So I searched for horizontal torque and came across an equation at flo-tork.com. They have an equation for the friction torque of a horizontal table. The equation is Weight x coefficient of friction x bearing radius. Now assuming that the trolley wheels are on the outer edge, that would be bearing radius. (Okay, there may be additional interior trolley wheels, but we'll be conservative.) The weight would be the weight of the revolve, the wheels, the set, the props, any thing permanently on the revolve. Then I'd add a safety factor – maybe even 100% more or 750 lb minimum to account for unknowns and stuff like people taking a ride or major design changes. The coefficient of friction (unitless) appears to be a bit of a "fudge factor". It may be high at the start, but very low once it gets moving. I found a conservative reference of 0.8 to start and maybe as low as 0.015 once it gets rolling. But I'd use the higher number.

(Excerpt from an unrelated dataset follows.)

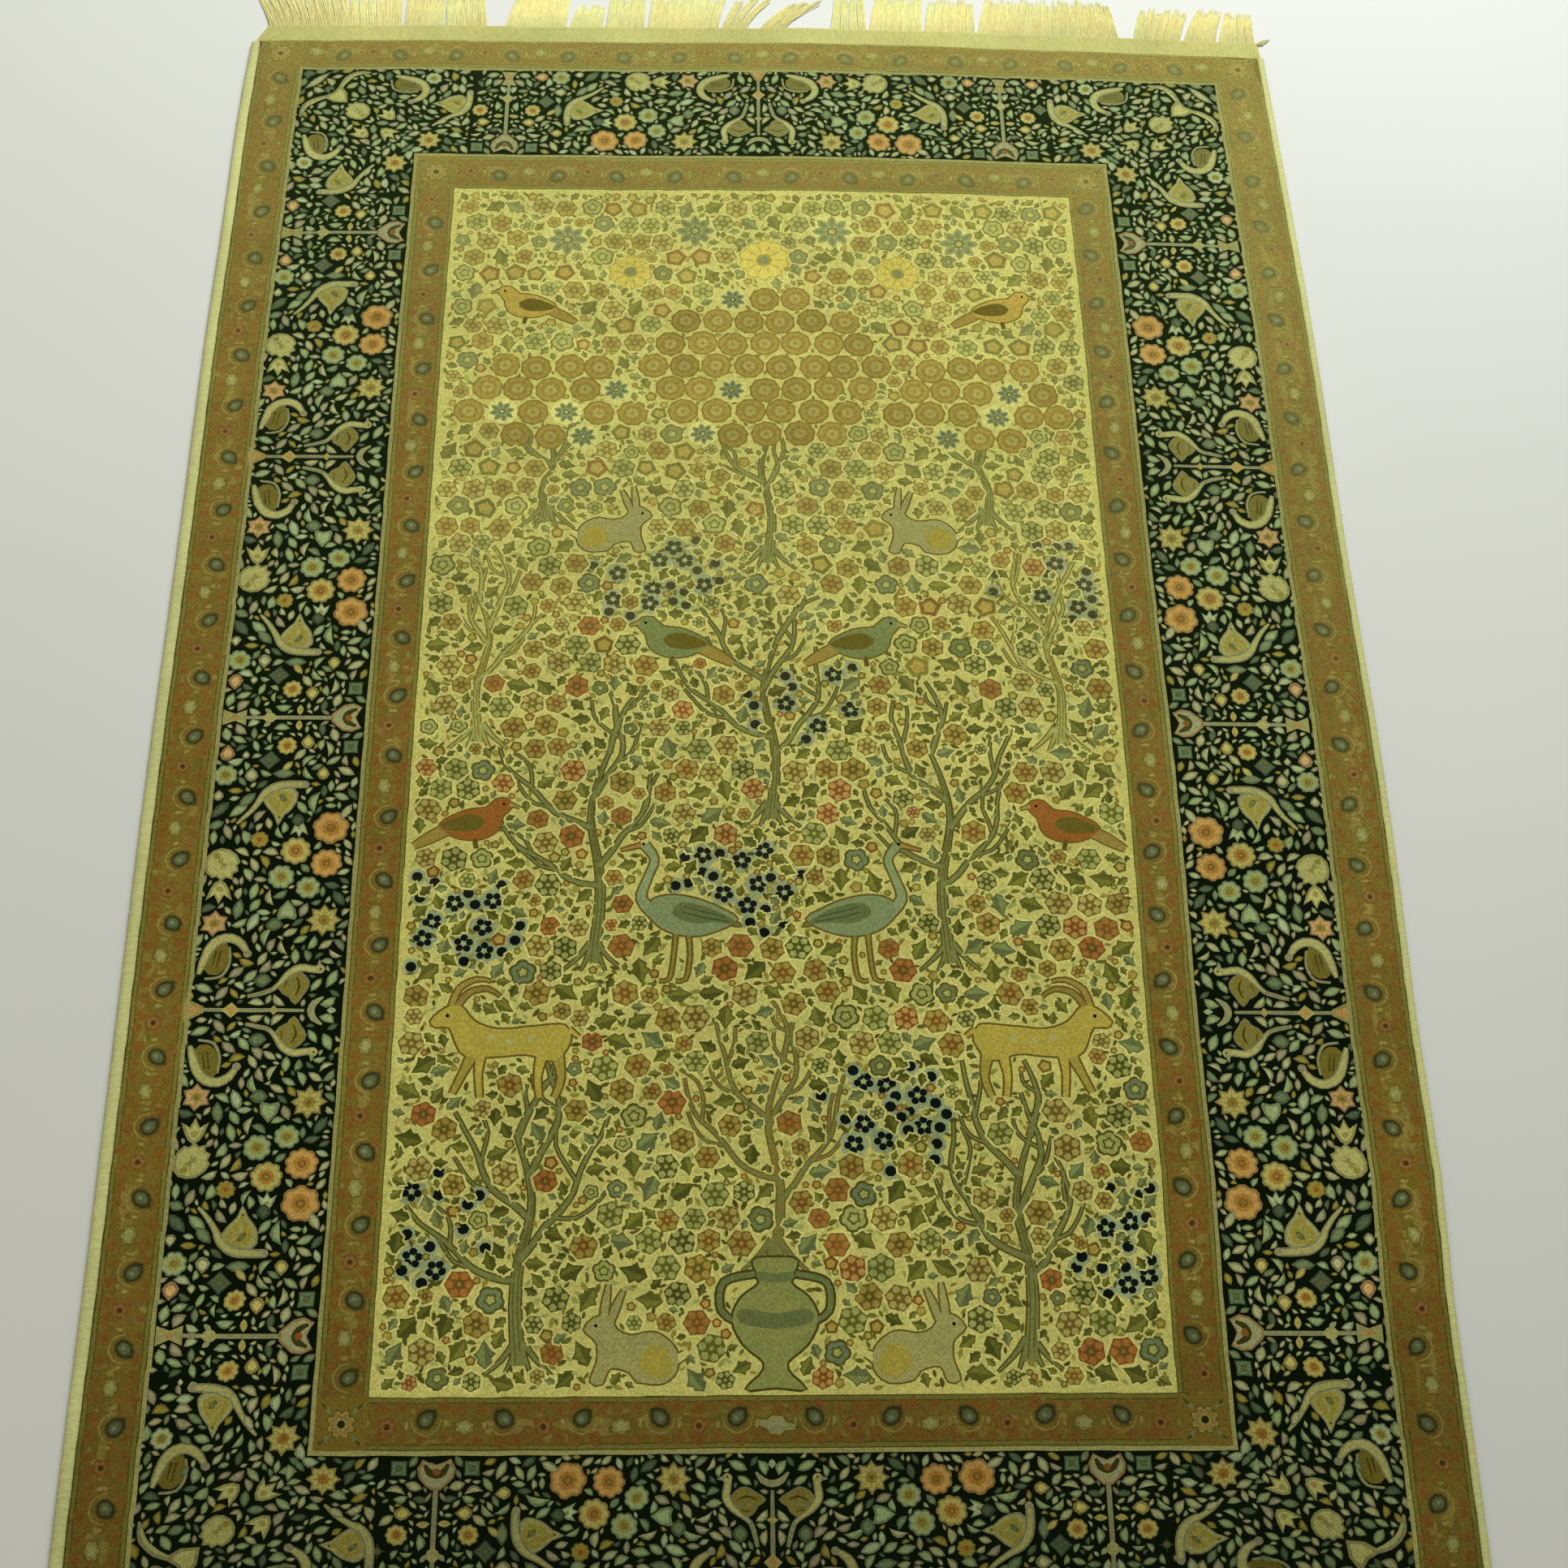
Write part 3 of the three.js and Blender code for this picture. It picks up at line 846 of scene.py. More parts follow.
def arched_drop(design, x, y, side, rng):
    """A drop under its arch of vine, leaning to one side."""
    arch = [(x - 13, y), (x - 10, y + 9), (x, y + 14), (x + 10, y + 9), (x + 13, y)]
    design.add(tone("guard_vine", 0.90), stroke(arch, (1.2, 1.8, 1.2), 7))
    design.at(guard_drop(), x, y, -90 + side * 45, rng.uniform(0.96, 1.06))


def guard_strip(length, width, rng, centred, middle):
    """A guard band from 0 to length along x, with its width about y = 0 and its outer edge at +y.

    A centred band has a flower half way, made by middle."""
    design = Design()
    half = width / 2
    count = max(2, round(length / GUARD_PITCH))
    if centred and count % 2 == 0:
        count += 1
    pitch = length / count
    shift = (1 - count // 2) % 4 if centred else 0
    for i in range(count):
        start = i * pitch
        ground = bar(start, -half, start + pitch, half, GUARD_PITCH)
        design.add(tone("guard", rng.uniform(0.97, 1.03)), ground)
        guard_edges(design, start, start + pitch, half)
    for wear in (streaks, spots, blots):
        wear(design, length, half - EDGE_MARGIN, rng)
    for i in range(count):
        x = (i + 0.5) * pitch
        turn = (i + shift) % 4
        if turn % 2:
            flower = middle() if centred and i == count // 2 else (guard_bloom, guard_poppy)[turn // 2]()
            guard_flower(design, x, 0.06 * width, flower, rng)
        else:
            arched_drop(design, x, -0.09 * width, 1 if turn == 0 else -1, rng)
        for reach in (-0.5, 0.5):
            knot = moved(leaf_outline(6, 3.4), x + reach * pitch, rng.uniform(-3, 3), rng.uniform(60, 120))
            design.add(tone("guard_vine", rng.uniform(0.86, 0.98)), knot)
    return design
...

Now, an example. 20 feet diameter revolve (Radius = 10 feet). Weight of Revolve. Assuming typical platform construction applies, then by my own experience, a 4 x 4 section (16 square feet) weighs about 90 lbs. The revolve, at 20 feet diameter, has an area of 314 square feet. So the weight is about 314 x 90 /16 = 1,800 lb (!!!). Assume 500 lb for set/wall, so the total is 2,300 lb. Safety factor of 2, so 4,600 lb. Finally, assume a relatively slow rotation speed of 1 rpm.

Friction Torque = 4,600 lb x 0.8 x 10 feet = 36,800 ft-lb

Power is Torque x rotation speed (radians/time) = 36,800 ft-lb x 2 x pi/minute x 1 minute/60 seconds = 3,863 ft-lb/sec (Note - 1 rpm = 2 x pi rad/min)

550 ft-lb/sec = 1 hp

So 3,853 ft-lb/sec x 1 hp/550 ft-lb/sec = 7 hp.

There are probably other minor inefficiencies in the system, and the 7.5 hp motor probably won't be enough, under these conditions and assumptions. 

Now, based on the above, you really need to either go to the library and/or book store to get some better design references; or (as Supercow suggested) track down a professional or someone who has designed these. And again, consider safety and noise.


Joe


----------



## ship (Dec 28, 2004)

One might also go with a few smaller horse power motors depending upon their drive system, but excellent figuring Joe!

Wonder what's more effective some sort of worm drive gear or moving wheels to make it move. Perhaps four inner wheels at these center caster positions as opposed to a center gear or what ever drive hub. A few smaller motors when spaced out from the center would have a bit of mechanical advantage in getting the thing running which might also help in the motors being smaller.

Think there is a missing figure here as to at what point or type of drive you are moving the platform with. A motor mounted upstage and to the outside of the platform when riding the edge of it would certainly need less torque than one attempting to move the platform from it's center in a cable/gear/what ever type of drive. In my case and the ones I remember seeing, the type of drive had center support casters (center of the individual platforms not the centeral pivot point) that were moving the platform when it's bottom was provided a well supported road for the casters to run on. Such platforms had about a 6" clearance but were aluminum or steel in frame if I remember correctly. (Been about 10 years now.)

In noting these center casters and the road for them, there is two types of revolves. Those that use casters mounted to the platform, and those that use casters mounted to a frame below it and tracks under the frame of the platform to ride on. Both systems have their advantages but the frame layed out on the stage where a platform sits on the casters is a little more easy to lay out and use - much less make move in the above multiple motor method.

Good luck on the center pivot, very hard to do well.


----------